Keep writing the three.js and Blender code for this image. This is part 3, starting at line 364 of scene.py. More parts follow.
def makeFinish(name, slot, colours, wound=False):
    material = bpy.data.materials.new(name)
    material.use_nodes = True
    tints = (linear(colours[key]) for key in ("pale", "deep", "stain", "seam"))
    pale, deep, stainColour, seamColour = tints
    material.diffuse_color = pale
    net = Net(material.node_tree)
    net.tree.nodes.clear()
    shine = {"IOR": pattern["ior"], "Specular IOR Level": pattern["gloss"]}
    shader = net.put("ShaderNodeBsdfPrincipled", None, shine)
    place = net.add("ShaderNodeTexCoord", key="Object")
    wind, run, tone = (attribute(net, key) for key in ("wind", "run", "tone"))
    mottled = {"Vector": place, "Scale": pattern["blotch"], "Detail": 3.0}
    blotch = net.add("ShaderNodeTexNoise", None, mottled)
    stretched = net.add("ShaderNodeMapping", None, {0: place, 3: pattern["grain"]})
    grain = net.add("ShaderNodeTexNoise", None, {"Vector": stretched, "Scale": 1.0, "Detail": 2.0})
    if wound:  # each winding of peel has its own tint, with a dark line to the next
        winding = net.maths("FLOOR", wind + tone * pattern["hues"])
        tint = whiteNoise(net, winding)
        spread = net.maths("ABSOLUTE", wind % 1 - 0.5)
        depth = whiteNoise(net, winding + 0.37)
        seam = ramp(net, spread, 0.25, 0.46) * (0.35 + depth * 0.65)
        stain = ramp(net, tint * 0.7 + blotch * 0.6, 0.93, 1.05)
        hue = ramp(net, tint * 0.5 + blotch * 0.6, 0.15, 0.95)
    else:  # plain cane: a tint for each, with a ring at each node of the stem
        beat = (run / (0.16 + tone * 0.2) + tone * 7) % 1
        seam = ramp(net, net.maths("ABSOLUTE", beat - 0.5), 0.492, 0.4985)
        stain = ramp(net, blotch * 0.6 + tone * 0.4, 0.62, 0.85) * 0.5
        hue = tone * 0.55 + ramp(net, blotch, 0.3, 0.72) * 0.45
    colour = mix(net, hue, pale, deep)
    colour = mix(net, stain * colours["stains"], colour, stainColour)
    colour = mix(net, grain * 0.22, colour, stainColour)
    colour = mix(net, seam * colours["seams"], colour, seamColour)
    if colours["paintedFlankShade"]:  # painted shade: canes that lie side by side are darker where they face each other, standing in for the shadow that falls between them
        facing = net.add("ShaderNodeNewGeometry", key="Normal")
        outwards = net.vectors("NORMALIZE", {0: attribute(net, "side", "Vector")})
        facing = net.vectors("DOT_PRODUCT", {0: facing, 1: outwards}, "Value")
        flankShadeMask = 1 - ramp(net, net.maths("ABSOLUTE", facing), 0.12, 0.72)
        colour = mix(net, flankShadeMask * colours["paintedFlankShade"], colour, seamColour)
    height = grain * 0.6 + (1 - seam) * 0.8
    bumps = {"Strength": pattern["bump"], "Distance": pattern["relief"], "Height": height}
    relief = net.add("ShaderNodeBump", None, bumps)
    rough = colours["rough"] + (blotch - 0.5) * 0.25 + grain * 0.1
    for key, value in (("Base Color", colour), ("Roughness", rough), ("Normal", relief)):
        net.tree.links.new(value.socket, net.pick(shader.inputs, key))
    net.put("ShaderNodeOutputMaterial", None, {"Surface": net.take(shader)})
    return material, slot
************
WHAT THE TASK REQUIRES:
Repeat the data in its entirety, character for character.

RESPONSE:
Keep writing the three.js and Blender code for this image. This is part 3, starting at line 364 of scene.py. More parts follow.
def makeFinish(name, slot, colours, wound=False):
    material = bpy.data.materials.new(name)
    material.use_nodes = True
    tints = (linear(colours[key]) for key in ("pale", "deep", "stain", "seam"))
    pale, deep, stainColour, seamColour = tints
    material.diffuse_color = pale
    net = Net(material.node_tree)
    net.tree.nodes.clear()
    shine = {"IOR": pattern["ior"], "Specular IOR Level": pattern["gloss"]}
    shader = net.put("ShaderNodeBsdfPrincipled", None, shine)
    place = net.add("ShaderNodeTexCoord", key="Object")
    wind, run, tone = (attribute(net, key) for key in ("wind", "run", "tone"))
    mottled = {"Vector": place, "Scale": pattern["blotch"], "Detail": 3.0}
    blotch = net.add("ShaderNodeTexNoise", None, mottled)
    stretched = net.add("ShaderNodeMapping", None, {0: place, 3: pattern["grain"]})
    grain = net.add("ShaderNodeTexNoise", None, {"Vector": stretched, "Scale": 1.0, "Detail": 2.0})
    if wound:  # each winding of peel has its own tint, with a dark line to the next
        winding = net.maths("FLOOR", wind + tone * pattern["hues"])
        tint = whiteNoise(net, winding)
        spread = net.maths("ABSOLUTE", wind % 1 - 0.5)
        depth = whiteNoise(net, winding + 0.37)
        seam = ramp(net, spread, 0.25, 0.46) * (0.35 + depth * 0.65)
        stain = ramp(net, tint * 0.7 + blotch * 0.6, 0.93, 1.05)
        hue = ramp(net, tint * 0.5 + blotch * 0.6, 0.15, 0.95)
    else:  # plain cane: a tint for each, with a ring at each node of the stem
        beat = (run / (0.16 + tone * 0.2) + tone * 7) % 1
        seam = ramp(net, net.maths("ABSOLUTE", beat - 0.5), 0.492, 0.4985)
        stain = ramp(net, blotch * 0.6 + tone * 0.4, 0.62, 0.85) * 0.5
        hue = tone * 0.55 + ramp(net, blotch, 0.3, 0.72) * 0.45
    colour = mix(net, hue, pale, deep)
    colour = mix(net, stain * colours["stains"], colour, stainColour)
    colour = mix(net, grain * 0.22, colour, stainColour)
    colour = mix(net, seam * colours["seams"], colour, seamColour)
    if colours["paintedFlankShade"]:  # painted shade: canes that lie side by side are darker where they face each other, standing in for the shadow that falls between them
        facing = net.add("ShaderNodeNewGeometry", key="Normal")
        outwards = net.vectors("NORMALIZE", {0: attribute(net, "side", "Vector")})
        facing = net.vectors("DOT_PRODUCT", {0: facing, 1: outwards}, "Value")
        flankShadeMask = 1 - ramp(net, net.maths("ABSOLUTE", facing), 0.12, 0.72)
        colour = mix(net, flankShadeMask * colours["paintedFlankShade"], colour, seamColour)
    height = grain * 0.6 + (1 - seam) * 0.8
    bumps = {"Strength": pattern["bump"], "Distance": pattern["relief"], "Height": height}
    relief = net.add("ShaderNodeBump", None, bumps)
    rough = colours["rough"] + (blotch - 0.5) * 0.25 + grain * 0.1
    for key, value in (("Base Color", colour), ("Roughness", rough), ("Normal", relief)):
        net.tree.links.new(value.socket, net.pick(shader.inputs, key))
    net.put("ShaderNodeOutputMaterial", None, {"Surface": net.take(shader)})
    return material, slot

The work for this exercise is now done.